Des mesures d’instruction sont dès lors ordonnées, étant d’une part la production de nombreuses pièces, ainsi que la tenue d’enquêtes, le tribunal souhaitant entendre sur des faits précis à la fois les conseillers en prévention internes successifs ainsi que le conseiller en prévention - médecin du travail, de même encore que les conseillers externes.

Jugement du 26 juin 2015

Un second jugement est dès lors rendu, à l’issue de la réalisation de ces mesures.

Suite à l’ensemble des informations fournies, notamment par les conseillers en prévention, le tribunal procède à la comparaison de la configuration du lieu de travail initial avec celui issu du déménagement. Il conclut à la non adéquation du nouvel atelier aux normes, situation connue par l’employeur.

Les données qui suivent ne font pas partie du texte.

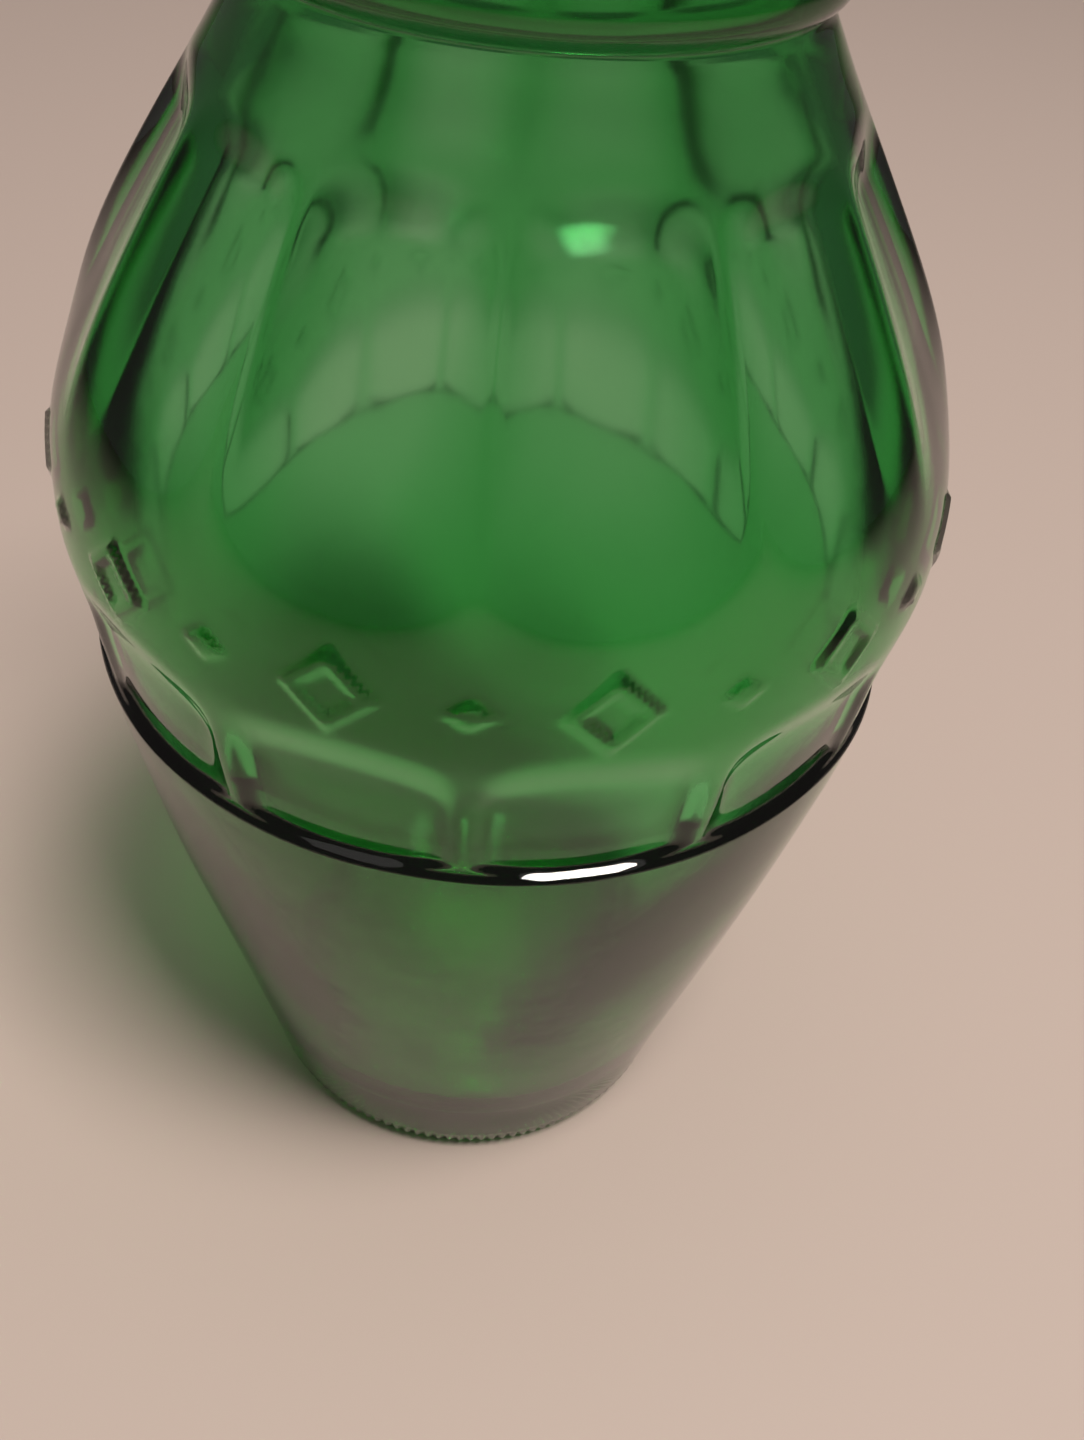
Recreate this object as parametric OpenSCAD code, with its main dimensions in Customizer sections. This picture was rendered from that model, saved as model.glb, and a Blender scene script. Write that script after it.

Il relève en effet que la société avait envisagé des transformations, le nouvel atelier n’ayant aucun moyen d’aspiration et d’aération, ce qui fut constaté par le conseiller en prévention, ainsi que par le conseiller en prévention – médecin du travail.

Un devis fut demandé par la société mais fut considéré comme onéreux.

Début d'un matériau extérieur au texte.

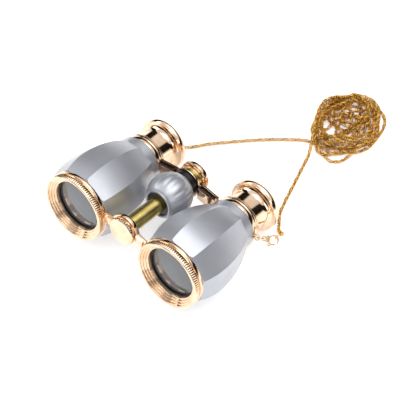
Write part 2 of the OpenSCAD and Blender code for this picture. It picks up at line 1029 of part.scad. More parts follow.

Le tribunal constate que suite à ce choix budgétaire, la société a néanmoins persisté dans son projet de mettre le nouvel atelier en fonction, sachant qu’il n’était pas aux normes et qu’elle y a fait travailler l’intéressé.

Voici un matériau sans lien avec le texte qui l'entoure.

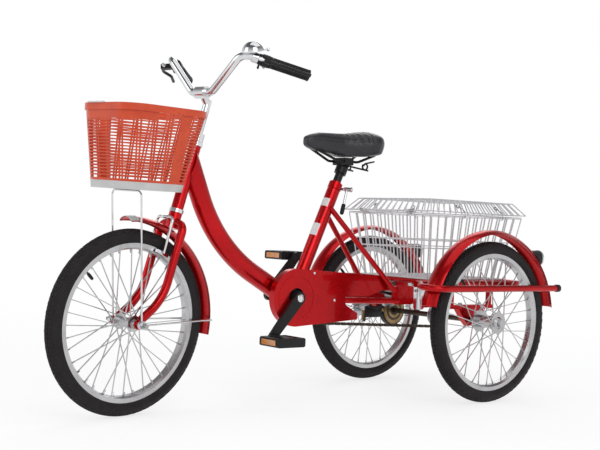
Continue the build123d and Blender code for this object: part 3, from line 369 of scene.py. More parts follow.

Il est dès lors conclu à la non application des règles de bien-être lors du transfert de l’atelier, le tribunal relevant notamment l’absence d’analyse de risque pour les années 2009 à 2012, et ce alors que celle-ci est obligatoire aux termes de l’arrêté royal du 27mars 1998.

Ce constat posé, le tribunal revient sur la rupture et sur les conditions de la force majeure. Il rappelle que celle-ci ne peut provenir que d’un événement indépendant de la volonté de celui qui l’invoque, étant que celui-ci ne pouvait ni la prévoir ni la contrer.

Se pose, bien évidemment, la question de savoir si l’incapacité de travail définitive (à savoir l’impossibilité définitive de reprendre le travail) peut constituer un cas de force majeure. Le tribunal s’appuie sur l’arrêt de la Cour de cassation du 5 janvier 1981 (Cass., 5 janvier 1981, R.G. n° 3062) pour conclure à l’exigence d’apprécier celle-ci par rapport au travail convenu.

Il s’en tient dans son examen aux trois critères civilistes de la notion de force majeure (événement imprévisible, obstacle insurmontable et absence de toute faute dans le chef du débiteur de l’obligation). Ce n’est dès lors pas eu égard aux exigences de l’arrêté royal du 28 mai 2003 sur la surveillance de la santé que la force majeure en l’espèce est examinée mais bien dans un cadre purement civiliste (le tribunal évacue, ainsi, le débat quant à un manquement éventuel à une obligation de reclassement, en rencontrant cependant un argument de la société tiré de l’illégalité de l’arrêté royal du 28 mai 2003, renvoyant à la jurisprudence de la Cour du travail de Liège (C. trav. Liège, 23 mars 2010, R.G. n° 2009/AN/8735).

Le tribunal relève en premier lieu qu’il n’y avait pas obstacle insurmontable à la poursuite du travail convenu, le travailleur étant encore à même d’exécuter celui-ci dans des conditions normales.

Quant à l’imprévisibilité, cette condition n’est nullement remplie, vu les constatations techniques faites quant à l’absence de tout système d’extraction de chaleur.

Enfin, la société a failli à ses obligations en matière de bien-être en général et, en sus, elle n’a pas équipé le nouvel atelier comme il se devait, situation qui est à l’origine des problèmes de santé de l’intéressé.

L’absence de force majeure est dès lors retenue, ce qui entraîne deux conséquences, étant d’une part que la rupture est intervenue sans préavis ni indemnité et qu’une indemnité compensatoire est due (fixée à 29 mois de rémunération) et d’autre part, que la demande de dommages et intérêts est fondée, la société ayant commis une faute importante que n’aurait pas commise un employeur normalement diligent et prudent. Cette faute est indépendante de l’acte de rupture. Elle peut donner lieu à des dommages et intérêts. Ceux-ci sont fixés en équité à 9.000€.

Intérêt de la décision

Dans ce jugement (non définitif), le Tribunal du travail de Nivelles, Div. Wavre, accueille, dans ce cas de rupture constatée pour force majeure une demande de dommages et intérêts pour préjudice spécifique eu égard au non respect par l’employeur de ses obligations en matière de bien-être. Le tribunal, qui a constaté un manquement, devait également voir s’il y avait dommage. Celui-ci est moral : il est lié aux souffrances subies suite aux trois épisodes de phlébite vécues en un espace de quelques mois. Par ailleurs, la non prise en considération de la santé du travailleur par rapport à des impératifs financiers est admis comme autre élément du dommage.